------ Data shown ------

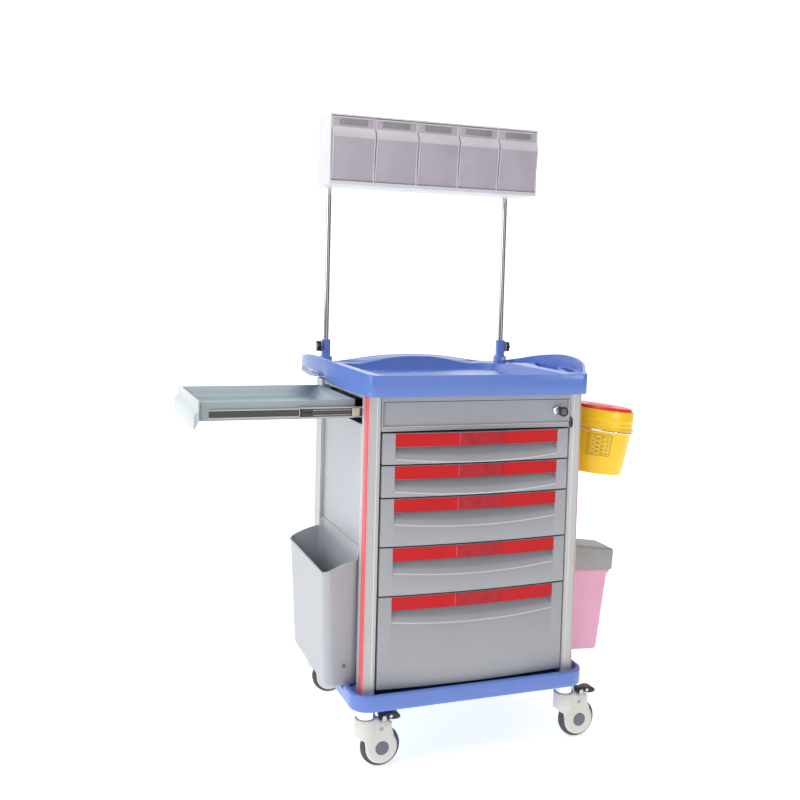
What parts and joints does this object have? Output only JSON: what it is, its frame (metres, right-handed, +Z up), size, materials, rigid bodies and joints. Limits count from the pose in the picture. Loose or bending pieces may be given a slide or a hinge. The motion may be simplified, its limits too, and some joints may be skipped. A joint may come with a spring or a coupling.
{
  "type": "crash cart",
  "caption": "Emergency crash cart with drawers, pull-out side shelf, raised tilt-bin rack on adjustable poles, hung waste and sharps bins, and swivel casters.",
  "frame": {"origin": "centre of the whole object's box, at floor level", "axes": "+Z up, the drawer fronts face -Y, the side shelf comes out towards -X"},
  "size_m": [1.1364, 0.523, 1.551],
  "materials": {
    "blue_abs": "satin blue moulded ABS",
    "grey_abs": "satin grey moulded ABS",
    "pale_panel": "pale grey powder coat",
    "aluminium": "anodised extrusion",
    "dark_steel": "blackened slide steel",
    "chrome": "bright plated steel",
    "grey_green_sheet": "satin grey-green coated sheet",
    "white_plastic": "satin white plastic",
    "clear_plastic": "clear tinted polycarbonate",
    "black_plastic": "black plastic",
    "yellow_plastic": "yellow polypropylene",
    "red_plastic": "red polypropylene",
    "pink_plastic": "pink plastic",
    "lid_grey": "grey plastic",
    "grey_rubber": "grey thermoplastic rubber",
    "cream_nylon": "cream nylon"
  },
  "bodies": {
    "cart": {"base_tray": "blue_abs", "column_front_left": "aluminium", "column_front_right": "aluminium", "column_rear_left": "aluminium", "column_rear_right": "aluminium", "left_panel": "pale_panel", "right_panel": "pale_panel", "rear_panel": "pale_panel", "top_fascia": "grey_abs", "upper_deck": "aluminium", "worktop": "blue_abs", "pole_socket_left": "blue_abs", "pole_socket_right": "blue_abs", "slide_outer_front": "dark_steel", "slide_outer_rear": "dark_steel", "lock_barrel": "chrome", "sharps_ring": "chrome"},
    "drawer_1": {"drawer_front_1": "grey_abs", "drawer_box_1": "white_plastic"},
    "drawer_2": {"drawer_front_2": "grey_abs", "drawer_box_2": "white_plastic"},
    "drawer_3": {"drawer_front_3": "grey_abs", "drawer_box_3": "white_plastic"},
    "drawer_4": {"drawer_front_4": "grey_abs", "drawer_box_4": "white_plastic"},
    "drawer_5": {"drawer_front_5": "grey_abs", "drawer_box_5": "white_plastic"},
    "shelf": {"shelf_tray": "grey_green_sheet", "shelf_grip": "pale_panel", "slide_inner_front": "dark_steel", "slide_inner_rear": "dark_steel"},
    "shelf_middle_slides": {"slide_middle_front": "dark_steel", "slide_middle_rear": "dark_steel"},
    "mast": {"pole_left": "chrome", "pole_right": "chrome", "bin_rack": "white_plastic"},
    "knob_left": {"clamp_knob_left": "black_plastic"},
    "knob_right": {"clamp_knob_right": "black_plastic"},
    "tilt_bin_1_body": {"tilt_bin_1": "clear_plastic"},
    "tilt_bin_2_body": {"tilt_bin_2": "clear_plastic"},
    "tilt_bin_3_body": {"tilt_bin_3": "clear_plastic"},
    "tilt_bin_4_body": {"tilt_bin_4": "clear_plastic"},
    "tilt_bin_5_body": {"tilt_bin_5": "clear_plastic"},
    "key": {"lock_key": "black_plastic"},
    "spare": {"spare_key": "black_plastic"},
    "left_bin_body": {"left_bin": "grey_abs"},
    "sharps": {"sharps_container": "yellow_plastic"},
    "sharps_cap": {"sharps_lid": "red_plastic"},
    "pink_bin_body": {"pink_bin": "pink_plastic"},
    "pink_lid": {"pink_bin_lid": "lid_grey"},
    "caster_front_left": {"caster_fork_front_left": "cream_nylon"},
    "roller_front_left": {"wheel_front_left": "grey_rubber"},
    "pedal_front_left": {"brake_pedal_front_left": "grey_rubber"},
    "caster_front_right": {"caster_fork_front_right": "cream_nylon"},
    "roller_front_right": {"wheel_front_right": "grey_rubber"},
    "pedal_front_right": {"brake_pedal_front_right": "grey_rubber"},
    "caster_rear_left": {"caster_fork_rear_left": "cream_nylon"},
    "roller_rear_left": {"wheel_rear_left": "grey_rubber"},
    "caster_rear_right": {"caster_fork_rear_right": "cream_nylon"},
    "roller_rear_right": {"wheel_rear_right": "grey_rubber"}
  },
  "joints": [
    {"name": "drawer_1_slide", "type": "slide", "parent": "cart", "child": "drawer_1", "axis": [0, -1, 0], "range_m": [0, 0.33]},
    {"name": "drawer_2_slide", "type": "slide", "parent": "cart", "child": "drawer_2", "axis": [0, -1, 0], "range_m": [0, 0.33]},
    {"name": "drawer_3_slide", "type": "slide", "parent": "cart", "child": "drawer_3", "axis": [0, -1, 0], "range_m": [0, 0.33]},
    {"name": "drawer_4_slide", "type": "slide", "parent": "cart", "child": "drawer_4", "axis": [0, -1, 0], "range_m": [0, 0.33]},
    {"name": "drawer_5_slide", "type": "slide", "parent": "cart", "child": "drawer_5", "axis": [0, -1, 0], "range_m": [0, 0.33]},
    {"name": "shelf_slide", "type": "slide", "parent": "cart", "child": "shelf", "axis": [1, 0, 0], "range_m": [0, 0.348]},
    {"name": "middle_member_slide", "type": "slide", "parent": "cart", "child": "shelf_middle_slides", "axis": [1, 0, 0], "range_m": [0, 0.1392]},
    {"name": "mast_height", "type": "slide", "parent": "cart", "child": "mast", "axis": [0, 0, 1], "range_m": [-0.3, 0.2]},
    {"name": "knob_left_turn", "type": "hinge", "parent": "cart", "child": "knob_left", "pos_m": [-0.17871, 0.207, 0.956], "axis": [-1, 0, 0], "range_deg": [-180, 180]},
    {"name": "knob_right_turn", "type": "hinge", "parent": "cart", "child": "knob_right", "pos_m": [0.35629, 0.207, 0.956], "axis": [1, 0, 0], "range_deg": [-180, 180]},
    {"name": "tilt_bin_1_hinge", "type": "hinge", "parent": "mast", "child": "tilt_bin_1_body", "pos_m": [-0.14201, 0.0885, 1.394], "axis": [1, 0, 0], "range_deg": [0, 35]},
    {"name": "tilt_bin_2_hinge", "type": "hinge", "parent": "mast", "child": "tilt_bin_2_body", "pos_m": [-0.02661, 0.0885, 1.394], "axis": [1, 0, 0], "range_deg": [0, 35]},
    {"name": "tilt_bin_3_hinge", "type": "hinge", "parent": "mast", "child": "tilt_bin_3_body", "pos_m": [0.08879, 0.0885, 1.394], "axis": [1, 0, 0], "range_deg": [0, 35]},
    {"name": "tilt_bin_4_hinge", "type": "hinge", "parent": "mast", "child": "tilt_bin_4_body", "pos_m": [0.20419, 0.0885, 1.394], "axis": [1, 0, 0], "range_deg": [0, 35]},
    {"name": "tilt_bin_5_hinge", "type": "hinge", "parent": "mast", "child": "tilt_bin_5_body", "pos_m": [0.31959, 0.0885, 1.394], "axis": [1, 0, 0], "range_deg": [0, 35]},
    {"name": "key_turn", "type": "hinge", "parent": "cart", "child": "key", "pos_m": [0.29629, -0.2295, 0.831], "axis": [0, -1, 0], "range_deg": [0, 70]},
    {"name": "spare_key_swing", "type": "hinge", "parent": "key", "child": "spare", "pos_m": [0.33409, -0.2355, 0.813], "axis": [0, 1, 0], "range_deg": [-25, 0]},
    {"name": "left_bin_lift", "type": "slide", "parent": "cart", "child": "left_bin_body", "axis": [0, 0, 1], "range_m": [0, 0.05]},
    {"name": "sharps_lift", "type": "slide", "parent": "cart", "child": "sharps", "axis": [0.1219, 0, 0.9925], "range_m": [0, 0.015]},
    {"name": "sharps_lid_lift", "type": "slide", "parent": "sharps", "child": "sharps_cap", "axis": [0.1219, 0, 0.9925], "range_m": [0, 0.01]},
    {"name": "pink_bin_lift", "type": "slide", "parent": "cart", "child": "pink_bin_body", "axis": [0, 0, 1], "range_m": [0, 0.05]},
    {"name": "pink_lid_hinge", "type": "hinge", "parent": "pink_bin_body", "child": "pink_lid", "pos_m": [0.37395, -0.117, 0.46937], "axis": [0, -1, 0], "range_deg": [0, 85]},
    {"name": "caster_front_left_swivel", "type": "hinge", "parent": "cart", "child": "caster_front_left", "pos_m": [-0.17221, -0.2205, 0.112], "axis": [0, 0, 1], "continuous": true},
    {"name": "wheel_front_left_spin", "type": "hinge", "parent": "caster_front_left", "child": "roller_front_left", "pos_m": [-0.13571, -0.2205, 0.048], "axis": [0, 1, 0], "continuous": true},
    {"name": "brake_front_left", "type": "hinge", "parent": "caster_front_left", "child": "pedal_front_left", "pos_m": [-0.13021, -0.2205, 0.1195], "axis": [0, 1, 0], "range_deg": [0, 7]},
    {"name": "caster_front_right_swivel", "type": "hinge", "parent": "cart", "child": "caster_front_right", "pos_m": [0.34979, -0.2205, 0.112], "axis": [0, 0, 1], "continuous": true},
    {"name": "wheel_front_right_spin", "type": "hinge", "parent": "caster_front_right", "child": "roller_front_right", "pos_m": [0.38629, -0.2205, 0.048], "axis": [0, 1, 0], "continuous": true},
    {"name": "brake_front_right", "type": "hinge", "parent": "caster_front_right", "child": "pedal_front_right", "pos_m": [0.39179, -0.2205, 0.1195], "axis": [0, 1, 0], "range_deg": [0, 7]},
    {"name": "caster_rear_left_swivel", "type": "hinge", "parent": "cart", "child": "caster_rear_left", "pos_m": [-0.17221, 0.2205, 0.112], "axis": [0, 0, 1], "continuous": true},
    {"name": "wheel_rear_left_spin", "type": "hinge", "parent": "caster_rear_left", "child": "roller_rear_left", "pos_m": [-0.13571, 0.2205, 0.048], "axis": [0, 1, 0], "continuous": true},
    {"name": "caster_rear_right_swivel", "type": "hinge", "parent": "cart", "child": "caster_rear_right", "pos_m": [0.34979, 0.2205, 0.112], "axis": [0, 0, 1], "continuous": true},
    {"name": "wheel_rear_right_spin", "type": "hinge", "parent": "caster_rear_right", "child": "roller_rear_right", "pos_m": [0.38629, 0.2205, 0.048], "axis": [0, 1, 0], "continuous": true}
  ],
  "couplings": [
    {"joint": "middle_member_slide", "follows": "shelf_slide", "ratio": 0.4}
  ]
}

------

### What to work on
List the lines that contain the word "frame".

### Reply
What parts and joints does this object have? Output only JSON: what it is, its frame (metres, right-handed, +Z up), size, materials, rigid bodies and joints. Limits count from the pose in the picture. Loose or bending pieces may be given a slide or a hinge. The motion may be simplified, its limits too, and some joints may be skipped. A joint may come with a spring or a coupling.
  "frame": {"origin": "centre of the whole object's box, at floor level", "axes": "+Z up, the drawer fronts face -Y, the side shelf comes out towards -X"},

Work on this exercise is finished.